By New Age Islam Edit Bureau

24 September 2020

• Peace Will Pull the Rug From Under Israel’s Hard-Liners

By Ray Hanania

• US Push To Get Sudan to Recognize Israel Faces Setback

By Jared Szuba

• Palestinian Security Forces Round up Dahlan Supporters in West Bank

By Daoud Kuttab

• Other Nations Must Join ICJ Action On Behalf Of Rohingya

By Dr. Azeem Ibrahim


Peace Will Pull the Rug From Under Israel’s Hard-Liners

By Ray Hanania

September 23, 2020

In the fog of years of anger, it is perhaps easy to lose sight of the fact that Israel and the Israeli government are two different things. The extremists who defend the government want us to combine the two so that they can point fingers at us and make false and ugly accusations of anti-Semitism.

They argue that any criticism of Israel is anti-Semitic. Sadly, we fall into the trap of making it easy for them to make that argument when we, as Palestinians championing our rights in historic Palestine, fail to distinguish between the two entities.

Israel was founded in 1948. I wasn’t around then but I understand why my father and his family opposed its creation. They wanted a single state that was equal and fair to all religions. That is not what was formed when the UN recognized the partition of Palestine and the creation of two rival areas: One Jewish and the other non-Jewish.

But Israel was founded nonetheless. More than 70 years of conflict has driven that reality home for the majority of Palestinians, who are a peace-loving people that wants justice. They are willing to accept the reality and embrace a two-state solution, which was rejected by the Arabs in 1948. It was only “recently” accepted during the failed Oslo Peace Accords and the famous and inspiring 1993 handshake between Israeli Prime Minister Yitzhak Rabin and Palestine Liberation Organization Chairman Yasser Arafat, my personal hero.
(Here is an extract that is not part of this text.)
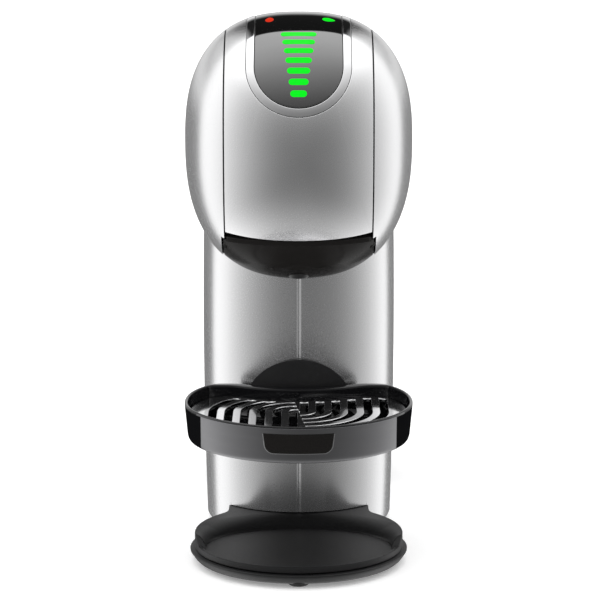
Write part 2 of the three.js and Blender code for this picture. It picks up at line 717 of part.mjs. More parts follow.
// A cylinder square to the sloping top of the head at the power button, between two heights above it.
function buttonCylinder(radius, low, high) {
  const run = 1;
  const slope = Math.atan2(headTop(BUTTON.y) - headTop(BUTTON.y + run), run);
  const geometry = new THREE.CylinderGeometry(radius, radius, high - low, 24);
  geometry.translate(0, (low + high) / 2, 0);
  geometry.rotateX(Math.PI / 2 - slope);
  geometry.translate(0, BUTTON.y, headTop(BUTTON.y));
  return toSolid(geometry);
}

function makePowerButton() {
  return buttonCylinder(BUTTON.radius, -BUTTON.depth, BUTTON.proud);
}

function makeCordGland() {
  const sleeve = rod(GLAND.inner, GLAND.outer, GLAND.y, GLAND.z, GLAND.radius, 16);
  const flange = rod(GLAND.inner, GLAND.inner + 2, GLAND.y, GLAND.z, GLAND.radius + 2, 16);
  return sleeve.add(flange).subtract(rod(0, 80, GLAND.y, GLAND.z, GLAND.bore, 12));
}

// ---- Materials ----

function finish(color, roughness, metalness) {
  return new THREE.MeshStandardMaterial({ color, roughness, metalness });
}

const silver = finish(0xb9b9ba, 0.32, 0.85);
const chrome = finish(0xd8d8d8, 0.12, 1);
const steel = finish(0xa8a9ab, 0.3, 1);
const bandMetal = finish(0x77787a, 0.4, 0.9);
const blackGloss = finish(0x0b0b0c, 0.12, 0);
const blackPlastic = finish(0x161617, 0.45, 0);
const basePlastic = finish(0x2a2a2b, 0.55, 0);
const rubber = finish(0x101010, 0.9, 0);
const smokedTank = finish(0x6c7074, 0.15, 0);
const greenLight = finish(0x12f23c, 0.4, 0);
const redLight = finish(0xe8341c, 0.4, 0);
const aluminium = finish(0xb4b6b8, 0.45, 0.9);
const copper = finish(0x9a5a32, 0.4, 0.8);
const boardGreen = finish(0x1f5a34, 0.6, 0);
const silicone = finish(0xd9dbdc, 0.6, 0);
const whitePlastic = finish(0xdedede, 0.5, 0);

// ---- Assembly ----

const machine = new THREE.Group();

function add(parent, name, shape, material) {
  const geometry = shape instanceof THREE.BufferGeometry ? shape : toGeometry(shape);
  const mesh = new THREE.Mesh(geometry, material);
  mesh.name = name;
  parent.add(mesh);
}

const housing = new THREE.Group();
machine.add(housing);
add(housing, 'base_plate', makeBasePlate(), basePlastic);
add(housing, 'base_dish', makeBaseDish(), basePlastic);
for (const [name, x, y] of footPlaces) {
  add(housing, name, makeFoot(x, y), rubber);
}
add(housing, 'column_shell', makeColumnShell(), silver);
add(housing, 'rear_cover', makeRearCover(), blackPlastic);
add(housing, 'rear_chassis', makeRearChassis(), blackPlastic);
add(housing, 'head_frame', makeHeadFrame(), blackPlastic);
add(housing, 'head_shell_left', makeHeadShell(-1), silver);
add(housing, 'head_shell_right', makeHeadShell(1), silver);
add(housing, 'top_cover', makeTopCover(), silver);
add(housing, 'hinge_pin', rod(-HINGE.pinHalf, HINGE.pinHalf, HINGE.y, HINGE.z, HINGE.pin, 12), steel);
add(housing, 'cord_gland', makeCordGland(), rubber);
add(housing, 'tank_seat', makeTankSeat(), blackPlastic);
add(housing, 'power_button', makePowerButton(), blackGloss);

const brewing = new THREE.Group();
machine.add(brewing);
add(brewing, 'thermoblock', makeThermoblock(), aluminium);
add(brewing, 'pump_body', makePumpBody(), whitePlastic);
add(brewing, 'pump_coil', makePumpCoil(), copper);
add(brewing, 'flow_meter', makeFlowMeter(), whitePlastic);
add(brewing, 'control_board', makeControlBoard(), boardGreen);
add(brewing, 'needle_plate', makeNeedlePlate(), whitePlastic);
add(brewing, 'needle', makeNeedle(), steel);
const pumpTop = PUMP.z + PUMP.length + PUMP.nipple + GAP;
const pumpBottom = PUMP.z - PUMP.nipple + 2 - GAP;
const meterRear = FLOW.y + FLOW.radius + 5 + GAP;
const meterLeft = FLOW.x - FLOW.radius - 5 - GAP;
add(brewing, 'hose_tank', hose([
  [FLOW.x, TANK.frontY - GAP, 9.6], [FLOW.x, 73, 11], [FLOW.x, 62, 20], [FLOW.x, 50, 32],
  [FLOW.x, 40, FLOW.spoutZ], [FLOW.x, meterRear, FLOW.spoutZ],
], HOSE_RADIUS), silicone);
add(brewing, 'hose_pump', hose([
  [meterLeft, FLOW.y, FLOW.spoutZ], [meterLeft - 3, FLOW.y, FLOW.spoutZ], [-4, FLOW.y, 32],
  [-12, FLOW.y, 31], [PUMP.x, PUMP.y, 34.5], [PUMP.x, PUMP.y, pumpBottom],
], HOSE_RADIUS), silicone);
add(brewing, 'hose_heater', hose([
  [PUMP.x, PUMP.y, pumpTop], [PUMP.x, PUMP.y, pumpTop + 4], [PUMP.x, 17, 122], [-8, 28, 144],
  [8, 36, 164], [14, 36, 180], [14, 31, 188], [14, 24.4, 189],
], HOSE_RADIUS), silicone);
add(brewing, 'hose_needle', hose([
  [0, -38.4, 188], [0, -46, 189], [0, -60, 205], [0, -73, 211], [0, -79, 204], [0, -79, 186.6],
], HOSE_RADIUS), silicone);

const visor = new THREE.Group();
machine.add(visor);
add(visor, 'visor_shell', makeVisorShell(), silver);
add(visor, 'trim_ring', makeTrimRing(), chrome);
add(visor, 'touch_panel', makeTouchPanel(), blackGloss);
add(visor, 'panel_board', makePanelBoard(), boardGreen);
for (let number = 0; number < BAR.count; number += 1) {
  add(visor, `level_bar_${number + 1}`, lightLayer.intersect(barTool(number, 0)), greenLight);
}
add(visor, 'icon_hot', lightLayer.intersect(iconTool(-1, 0)), redLight);
add(visor, 'icon_eco', lightLayer.intersect(iconTool(1, 0)), greenLight);

const drawer = new THREE.Group();
machine.add(drawer);
add(drawer, 'capsule_holder', makeCapsuleHolder(), blackPlastic);
add(drawer, 'outlet_nozzle', makeOutletNozzle(), blackPlastic);

const tray = new THREE.Group();
machine.add(tray);
add(tray, 'drip_tray', makeDripTray(), blackGloss);
add(tray, 'tray_band', makeTrayBand(), bandMetal);
add(tray, 'tray_badge', makeTrayBadge(), blackPlastic);
add(tray, 'tray_bracket', makeTrayBracket(), blackPlastic);
add(tray, 'drip_grid', makeDripGrid(), chrome);

const tank = new THREE.Group();
machine.add(tank);
add(tank, 'tank_body', makeTankBody(), smokedTank);
add(tank, 'tank_lid', makeTankLid(), blackPlastic);
add(tank, 'tank_valve', makeTankValve(), whitePlastic);

export default machine;
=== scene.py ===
import math

import bmesh
import bpy
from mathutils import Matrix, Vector


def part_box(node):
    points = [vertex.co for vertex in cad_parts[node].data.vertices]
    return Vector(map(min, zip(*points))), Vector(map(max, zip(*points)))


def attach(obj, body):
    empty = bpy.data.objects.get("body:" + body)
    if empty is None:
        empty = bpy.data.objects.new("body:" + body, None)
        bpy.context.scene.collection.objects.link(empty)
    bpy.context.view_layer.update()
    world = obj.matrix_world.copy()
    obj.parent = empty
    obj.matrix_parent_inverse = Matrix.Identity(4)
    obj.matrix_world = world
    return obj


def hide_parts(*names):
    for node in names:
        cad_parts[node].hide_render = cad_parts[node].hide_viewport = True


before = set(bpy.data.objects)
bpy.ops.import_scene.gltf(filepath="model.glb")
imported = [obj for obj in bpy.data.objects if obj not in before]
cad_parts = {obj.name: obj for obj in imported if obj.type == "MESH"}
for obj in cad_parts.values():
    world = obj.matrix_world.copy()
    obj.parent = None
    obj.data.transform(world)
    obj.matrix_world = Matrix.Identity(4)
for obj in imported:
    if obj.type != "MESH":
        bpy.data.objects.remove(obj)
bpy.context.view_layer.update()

# Lengths are in millimetres and become metres in add_mesh. +Z is up, -Y is the user's side.
MM = 0.001


def low(node):
    return [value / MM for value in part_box(node)[0]]


def high(node):
    return [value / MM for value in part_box(node)[1]]


# ---- Sizes taken from the frame, and the formulas' own numbers ----

HALF_WIDTH = high("head_shell_right")[0]
HEAD_Z, HEAD_UP, HEAD_DOWN = 208.0, 63.5, 69.0
TOP_POWER, LOW_POWER = 2.55, 2.45
DOME_Y = -60.0
DOME_DEPTH = DOME_Y - low("visor_shell")[1]
SHOULDER_Y, BACK_Y, BACK_POWER = 62.0, high("top_cover")[1], 3.5
REAR_DROP, DROP_POWER = 24.0, 1.6
QUARTER = DOME_DEPTH * math.pi / 2
SHOULDER_S = QUARTER + SHOULDER_Y - DOME_Y
REAR_LENGTH, REAR_EASE = 60.0, 1.75

SEAM_EASE = 0.2
VISOR_HALF = high("visor_shell")[0] + SEAM_EASE
SIDE_START = low("head_shell_right")[0] - SEAM_EASE
COVER_FRONT = low("top_cover")[1]
WALL = 2.4
HINGE_Y, HINGE_Z = 5.0, (low("hinge_pin")[2] + high("hinge_pin")[2]) / 2
HINGE_TILT = math.radians(10)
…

Israel’s existence has been recognized internationally, as well as by the nearly 2 million Christian and Muslim Palestinians who live in the “Jewish state.” Those Arabs make up more than 20 percent of the country’s population, but they are, unfortunately, treated as second-class citizens — not by the mere existence of the state, but by the governments that have ruled Israel.

However, those Palestinians have a significant voice in defining Israel’s policies. The Joint Arab List holds 15 of the 120 seats in the Israeli parliament, the Knesset, making it the third-largest grouping behind coalition government partners the right-wing Likud and the centrist Blue and White. The number of Arab Knesset members has the potential to grow, increasing their influence and political empowerment. One day, they will change Israel’s government. But they shouldn’t have to do it alone.

Palestinians deserve to have a state and they deserve to have all of their civil and human rights respected. Israel’s governments have not lived up to the ideals that were laid out in the country’s declaration of statehood of May 14, 1948. They have passed more than 60 laws that treat non-Jews differently to Jews. Many of those differences are significant.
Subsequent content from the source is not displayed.